41is the age that makes Stanley Matthews the oldest recipient of any of the three awards. ‘The Wizard of the Dribble’ pipped Alfredo Di Stefano to the inaugural Ballon d’Or in 1956 after helping unfashionable Blackpool finish runners-up to Manchester United in the English top tier. Lev Yashin is the next-oldest, having seized the prize as a 34-year-old in 1963.
20is the age that established Brazil’s Ronaldo the youngest recipient of any of the three awards. The year was 1996 and though O Fenômeno failed to win a domestic league or continental title during it, he did lift the Dutch Cup, Dutch Super Cup and Spanish Super Cup trophies and averaged almost a goal per game for both PSV and Barcelona.
8successive years on the FIFA World Player/FIFA Ballon d’Or podium is what Lionel Messi achieved in 2014 – four more than his nearest challengers. La Pulga has finished first and second four times apiece since 2007. Cristiano Ronaldo claimed his fourth consecutive top-three finish last year, while Raymond Kopa did so in the Ballon d’Or initial’s four years, winning it once, finishing runner-up once and taking bronze twice.
5players have finished FIFA World Player/FIFA Ballon d’Or runner-up on multiple occasions.

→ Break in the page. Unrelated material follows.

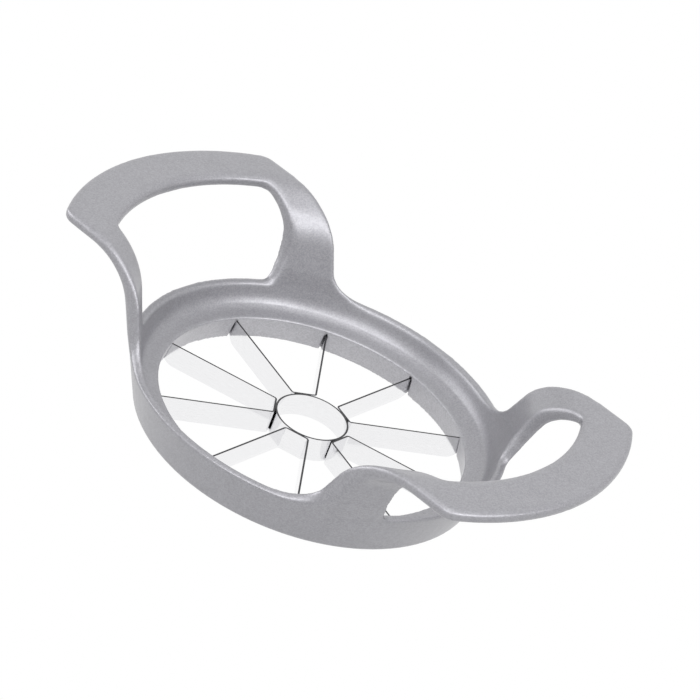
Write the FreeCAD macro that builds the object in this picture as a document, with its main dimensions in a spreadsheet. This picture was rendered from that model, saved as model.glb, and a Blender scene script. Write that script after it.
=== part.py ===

Messi and Cristiano Ronaldo – the Argentinian came second in 2007, 2008, 2013 and 2014, while the Portuguese did in 2009, 2011 and 2012 – at least got their hands of the prize more than once, but the other three never had that satisfaction. Hristo Stoichkov lost out to Van Basten in 1992 and his Barcelona strike partner Romario two years later, David Beckham missed out against Rivaldo and Luis Figo in 1999 and 2001 respectively, and Thierry Henry was runner-up to Zinedine Zidane and Ronaldinho in back-to-back years. The only other men to have finished on the podium more than once but never won the award are Xavi, Andres Iniesta and Dennis Bergkamp, who was third in 1993 and 1997.
4years had different Ballon d’Or and FIFA World Player of the Year recipients from 1995, when France Football made non-European players eligible, until 2009. They were Matthias Sammer and Ronaldo (1996), Michael Owen and Luis Figo (2001), Pavel Neved and Zinedine Zidane (2003) and Andriy Shevchenko and Ronaldinho (2004).
3is the number of times the Ballon d’Or’s top three have hailed from the same country. Franz Beckenbauer, Gerd Muller and Guntar Netzer seized West Germany a clean sweep in 1972, Karl-Heinz Rumminigge, Paul Breitner and Bernd Schuster followed suit for the same country nine years later, and Marco van Basten, Ruud Gullit and Frank Rijkaard did it for the Netherlands in 1988. The latter occasion was the only in the history of the three awards when the top three came from the same club (AC Milan).
1vote is all that Bobby Charlton and Matthias Sammer pipped Eusebio in 1966 and Ronaldo in 1996 to the Ballon d’Or by – the closest margins in the history of the former France Football award. The next-tightest came in 1972, when Franz Beckenbauer beat two of his West Germany team-mates, Gerd Muller and Gunter Netzer, by two votes.